Basketball Scorebugs
- Shot clock (separate from game clock)
- Team fouls
- Bonus indicators
- Possession arrow
- See our full basketball scoring guide
Baseball Scorebugs
- Current inning
- Outs (usually shown as dots or small circles)
- Base runners (diamond graphic showing occupied bases)
- Pitch count
- Balls and strikes
- See our baseball scoring guide
Other Sports
- Tennis: Sets won, games in current set, serve indicator, tiebreak scores
- Volleyball: Set scores, points in current set, serve indicator
- Hockey: Period, power play indicators, shots on goal (on some broadcasts)
- Soccer: Match time, added time, aggregate scores in tournament play
NFL Scorebugs: A Closer Look
The NFL scorebug gets more attention than any other sports graphic. Fans have strong opinions about them — just look at the debates when networks change their designs.
CBS Scorebug
The CBS scorebug ranks among fan favorites for its clean design. Their 2025 redesign enlarged the score font significantly and removed clutter. The solid background keeps everything readable regardless of what's happening on the field behind it — a common complaint about some competitors.
CBS calls their scorebug the "Eyebar." It sits at the top of the screen and includes down/distance, timeouts, and possession without feeling crowded.
Fox Scorebug
Fox pioneered the modern scorebug with the "Fox Box" in 1994. Their current design uses transparency effects that some viewers find difficult to read depending on the background. When the action happens to line up behind the scorebug, the scores can get lost.
NBC and ESPN
NBC's Sunday Night Football scorebug takes a minimalist approach. ESPN varies their design across different broadcasts — Monday Night Football gets a different treatment than college games.
Where Did the Term "Scorebug" Come From?
Nobody knows for certain. Two theories circulate:
Corner bug theory: The graphic sits in a corner of the screen like bugs do in window corners. Network logos are sometimes called "bugs" for the same reason — they're small graphics that stay in one spot.
Industry slang theory: Broadcast engineers called small persistent graphics "bugs" long before scorebugs existed. The score version just inherited the name.
History: When Did Scorebugs Start?
Sports broadcasts didn't always have scorebugs. Before 1992, networks showed the score only during breaks — you'd see it going to commercial and coming back, but not during play.
David Hill changed that. As head of Sky Sports in the UK, Hill got frustrated tuning into matches and not knowing the score. He added a persistent score graphic to a Premier League broadcast in 1992. His supervisor called it "the stupidest thing he had ever seen."
Two years later, Hill moved to Fox in the US and introduced the "Fox Box" for NFL coverage in 1994. Other networks followed within a few years.
The evolution happened quickly:
- 1992-1995: Simple text overlays, manually updated
- 1995-2000: Automated feeds from stadium scoring systems
- 2000-2010: Team logos, animations, enhanced statistics
- 2010-present: Fantasy integrations, betting lines, social media elements
Scorebug Software and Templates
Professional broadcast scorebugs cost serious money — the systems major networks use run $5,000 to $50,000 or more.

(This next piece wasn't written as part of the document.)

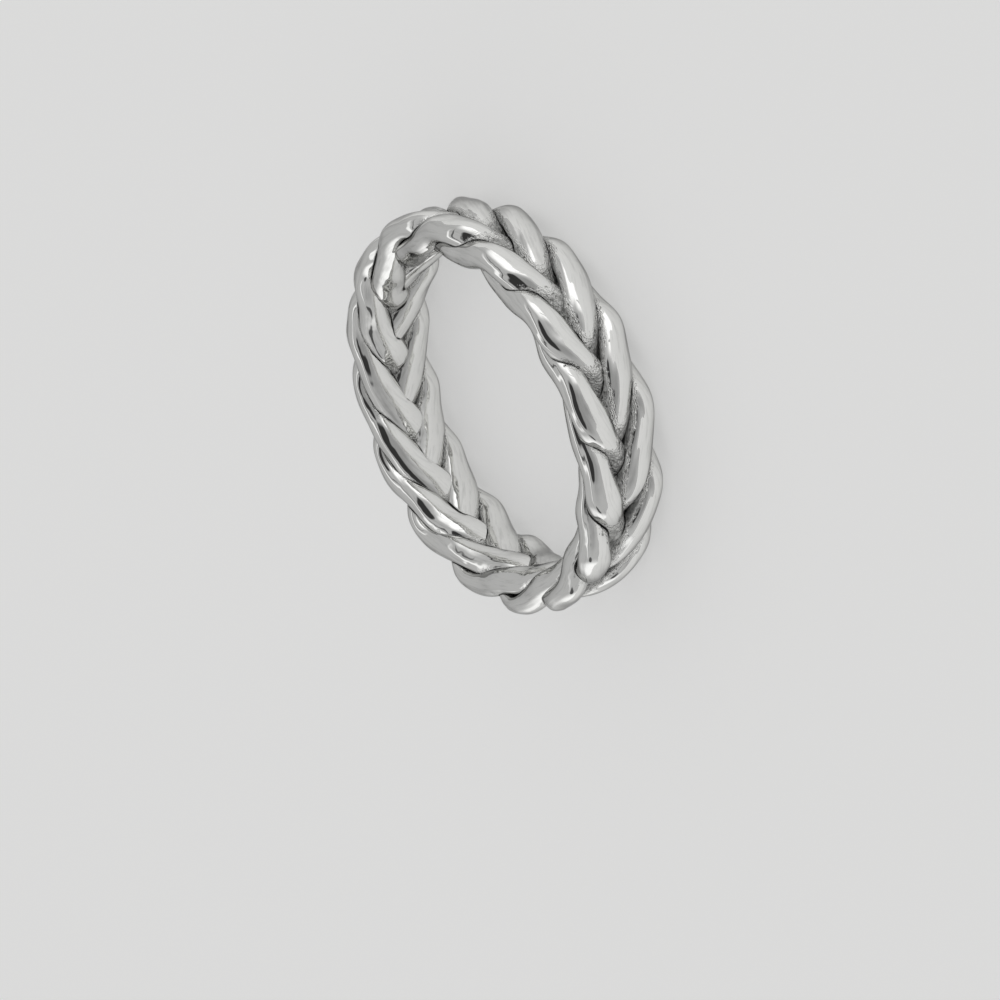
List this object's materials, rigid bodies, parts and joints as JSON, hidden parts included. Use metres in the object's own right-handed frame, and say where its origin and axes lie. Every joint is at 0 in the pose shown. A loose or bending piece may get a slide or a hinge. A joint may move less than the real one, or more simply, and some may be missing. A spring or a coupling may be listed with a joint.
{
  "type": "woven ring",
  "caption": "Finger ring made as a flat plait of rounded silver strands closed on itself, with scalloped edges and an open finger hole.",
  "frame": {"origin": "centre of the finger hole, on the surface that the ring lies on", "axes": "+Z along the finger hole's axis, up from the surface; +X and +Y across the ring"},
  "size_m": [0.0213, 0.0213, 0.0047],
  "materials": {
    "silver": "cast silver, polished on the crests and dull grey in the grooves"
  },
  "bodies": {
    "root": {"strand_1": "silver", "strand_2": "silver", "strand_3": "silver", "strand_4": "silver", "strand_5": "silver"}
  },
  "joints": []
}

But you don't need that kind of budget anymore.
Affordable Scorebug Tools
You don't need broadcast-grade equipment anymore. KeepTheScore provides web-based scoreboards that work as OBS browser sources. No software to install — update scores from your phone and they appear instantly in your stream. It works with any streaming software that supports browser sources.
What You Need
Creating a scorebug for your stream requires:
- Streaming software: OBS Studio, Streamlabs, vMix, or similar
- A scoring tool: Web-based scoreboard or scorebug software
- Stable internet: For cloud-based solutions that sync in real-time
- Basic setup knowledge: Adding browser sources to your streaming software
That's it. You don't need expensive graphics packages or broadcast engineering degrees.

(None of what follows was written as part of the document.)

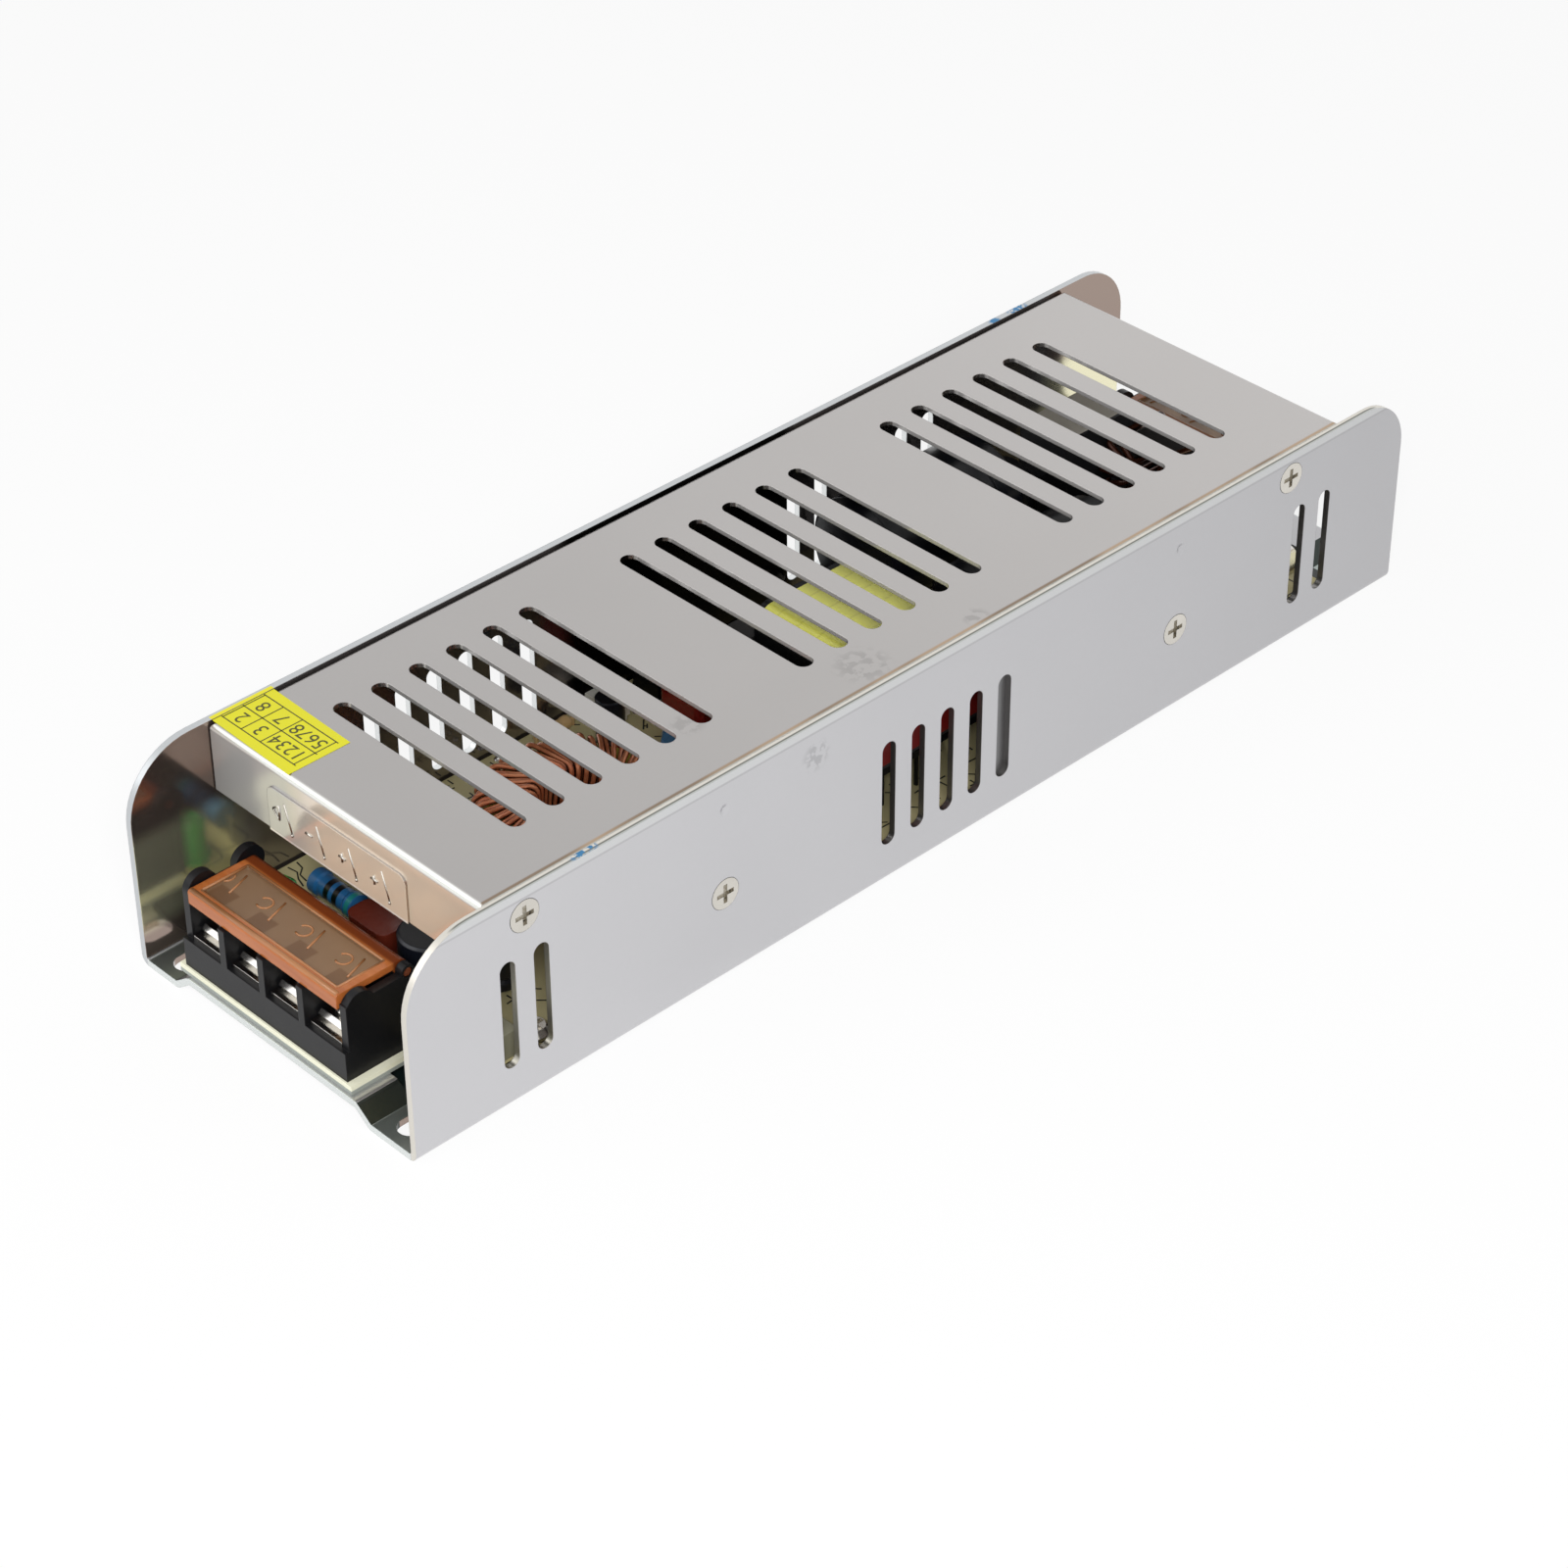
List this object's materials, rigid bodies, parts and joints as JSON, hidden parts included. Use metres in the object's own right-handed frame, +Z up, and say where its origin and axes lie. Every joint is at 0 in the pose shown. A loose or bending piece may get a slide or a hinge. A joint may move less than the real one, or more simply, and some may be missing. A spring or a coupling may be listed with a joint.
{
  "type": "switching power supply",
  "caption": "Long slim enclosed power supply: folded channel with slotted lid, circuit board inside, and a screw terminal block with a hinged amber cover at each end.",
  "frame": {"origin": "centre of the underside, on the surface that the base rests on", "axes": "+X along the length towards the mains input end, +Y across to the left wall seen from the output end, +Z up"},
  "size_m": [0.225, 0.067, 0.039],
  "materials": {
    "coated_sheet": "fine satin, warm light grey",
    "screw_steel": "bright plated",
    "plated_steel": "bright tin plate",
    "black_plastic": "moulded, slightly satin",
    "amber_plastic": "translucent amber",
    "board_laminate": "cream laminate",
    "insulation_film": "dark film",
    "green_lens": "tinted lens",
    "blue_plastic": "moulded",
    "white_plastic": "moulded",
    "capacitor_sleeve": "shrunk sleeve",
    "blue_coating": "dipped coating",
    "grey_coating": "dipped coating",
    "tan_coating": "dipped coating",
    "red_coating": "dipped coating",
    "black_coating": "dipped coating",
    "beige_plastic": "moulded case",
    "iron_powder_core": "painted core",
    "ferrite": "sintered",
    "enamelled_copper": "varnished copper",
    "yellow_tape": "polyester tape",
    "red_tape": "polyester tape",
    "heatsink_aluminium": "mill finish",
    "fuse_glass": "clear"
  },
  "bodies": {
    "root": {"ac_clamp_plates": "plated_steel", "ac_terminal_contacts": "plated_steel", "ac_terminal_housing": "black_plastic", "ac_terminal_screws": "screw_steel", "board_screws": "screw_steel", "bridge_rectifier": "black_plastic", "bulk_capacitors": "capacitor_sleeve", "chassis": "coated_sheet", "circuit_board": "board_laminate", "control_chip": "black_plastic", "cover": "coated_sheet", "cover_screws": "screw_steel", "dc_clamp_plates": "plated_steel", "dc_terminal_contacts": "plated_steel", "dc_terminal_housing": "black_plastic", "dc_terminal_screws": "screw_steel", "device_screws": "screw_steel", "drive_transformer_core": "ferrite", "drive_transformer_winding": "yellow_tape", "film_capacitors": "red_coating", "fuse_caps": "plated_steel", "fuse_clips": "plated_steel", "fuse_tube": "fuse_glass", "heatsink_screws": "screw_steel", "inrush_thermistor": "black_coating", "insulation_sheet": "insulation_film", "line_choke_base": "black_plastic", "line_choke_core": "ferrite", "line_choke_windings": "enamelled_copper", "load_resistor": "blue_coating", "optocouplers": "white_plastic", "output_capacitors": "capacitor_sleeve", "output_inductor_core": "iron_powder_core", "output_inductor_winding": "enamelled_copper", "output_rectifiers": "black_plastic", "power_led": "green_lens", "rectifier_heatsink": "heatsink_aluminium", "small_resistors": "tan_coating", "snubber_resistor": "grey_coating", "supply_capacitors": "capacitor_sleeve", "surge_varistor": "blue_coating", "switching_transistors": "black_plastic", "transformer_band": "red_tape", "transformer_bobbin": "black_plastic", "transformer_core": "ferrite", "transformer_winding": "yellow_tape", "transistor_heatsink": "heatsink_aluminium", "voltage_trimmer": "blue_plastic", "x_capacitor": "beige_plastic", "y_capacitors": "blue_coating"},
    "dc_cover": {"dc_terminal_cover": "amber_plastic"},
    "ac_cover": {"ac_terminal_cover": "amber_plastic"},
    "rotor": {"trimmer_rotor": "white_plastic"}
  },
  "joints": [
    {"name": "dc_cover_hinge", "type": "hinge", "parent": "root", "child": "dc_cover", "pos_m": [-0.0988, 0.003, 0.0192], "axis": [0, 1, 0], "range_deg": [0, 90]},
    {"name": "ac_cover_hinge", "type": "hinge", "parent": "root", "child": "ac_cover", "pos_m": [0.0988, 0.005, 0.0192], "axis": [0, -1, 0], "range_deg": [0, 90]},
    {"name": "trimmer_turn", "type": "hinge", "parent": "root", "child": "rotor", "pos_m": [-0.092, -0.026, 0.01], "axis": [0, 0, 1], "range_deg": [-135, 135]}
  ]
}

Creating Your Own Scorebug
Here's the quick version:
- Click the button above to create a scoreboard
- Select your sport (this configures the right fields automatically)

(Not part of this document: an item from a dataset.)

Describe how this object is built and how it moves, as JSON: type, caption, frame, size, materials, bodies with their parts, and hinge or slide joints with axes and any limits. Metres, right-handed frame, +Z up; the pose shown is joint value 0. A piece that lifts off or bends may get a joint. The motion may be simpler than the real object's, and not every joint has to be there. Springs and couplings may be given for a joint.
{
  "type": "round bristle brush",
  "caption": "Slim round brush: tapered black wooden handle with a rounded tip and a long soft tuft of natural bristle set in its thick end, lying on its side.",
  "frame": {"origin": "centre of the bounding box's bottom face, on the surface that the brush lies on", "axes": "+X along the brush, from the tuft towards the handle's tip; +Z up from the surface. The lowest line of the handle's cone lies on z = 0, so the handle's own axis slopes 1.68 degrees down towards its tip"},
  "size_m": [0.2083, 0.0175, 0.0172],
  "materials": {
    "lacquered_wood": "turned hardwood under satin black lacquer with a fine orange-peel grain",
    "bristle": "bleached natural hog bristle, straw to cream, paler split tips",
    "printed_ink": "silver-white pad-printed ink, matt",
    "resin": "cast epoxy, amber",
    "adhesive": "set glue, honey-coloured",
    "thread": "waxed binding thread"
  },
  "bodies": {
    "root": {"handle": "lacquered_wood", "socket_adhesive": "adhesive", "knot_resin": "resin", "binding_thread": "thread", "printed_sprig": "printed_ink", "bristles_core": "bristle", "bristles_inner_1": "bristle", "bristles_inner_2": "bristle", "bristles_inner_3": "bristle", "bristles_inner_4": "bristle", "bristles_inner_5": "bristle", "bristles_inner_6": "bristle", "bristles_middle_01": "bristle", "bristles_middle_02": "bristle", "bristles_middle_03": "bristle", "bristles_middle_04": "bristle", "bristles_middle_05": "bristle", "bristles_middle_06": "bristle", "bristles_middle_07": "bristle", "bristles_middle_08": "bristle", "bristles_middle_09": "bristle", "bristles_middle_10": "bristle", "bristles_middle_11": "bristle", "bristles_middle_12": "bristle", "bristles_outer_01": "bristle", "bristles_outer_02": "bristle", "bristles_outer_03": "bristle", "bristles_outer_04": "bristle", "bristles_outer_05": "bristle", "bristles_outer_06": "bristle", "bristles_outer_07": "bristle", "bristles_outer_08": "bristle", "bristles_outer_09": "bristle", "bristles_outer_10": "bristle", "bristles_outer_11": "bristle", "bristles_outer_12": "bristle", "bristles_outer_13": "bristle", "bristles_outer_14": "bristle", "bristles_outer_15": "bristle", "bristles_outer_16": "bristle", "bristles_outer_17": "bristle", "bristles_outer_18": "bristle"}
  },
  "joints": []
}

- Customize colors and layout to match your stream
- Copy the browser source URL
- Add it as an overlay in OBS or your streaming software

The mobile control piece matters. You can update scores from courtside, from the press box, or from wherever you're watching — changes appear instantly in the stream. Multiple people can have access too, so your color commentator can update while you handle camera work.
Platform Integration
We have specific guides for different streaming setups:
- General streaming software setup
- OBS Studio configuration
- Basketball OBS overlay with shot clock and bonus tracking
- Streamlabs setup
Why Bother?
A scorebug transforms how your stream looks. Compare a raw game feed to one with professional-looking graphics showing teams, scores, and game state. Even for a youth soccer game or local pickleball tournament, that overlay signals "this is a real broadcast" to viewers.
Family watching from out of state? They can follow along without constant "what's the score?" texts. Trying to attract sponsors for your community league stream? Professional presentation helps.
The gap between major network broadcasts and what anyone can do from a laptop has narrowed dramatically. You won't match ESPN's production, but you can get surprisingly close on the scorebug front.
Beyond Sports
The scorebug concept appears outside sports too:
- Financial news: Stock tickers and market indices
- Election coverage: Vote counts and projected winners
- Esports: Player health, resources, kill counts
- Reality TV: Competition standings and elimination info
Any situation where viewers need persistent, updating information benefits from the same approach.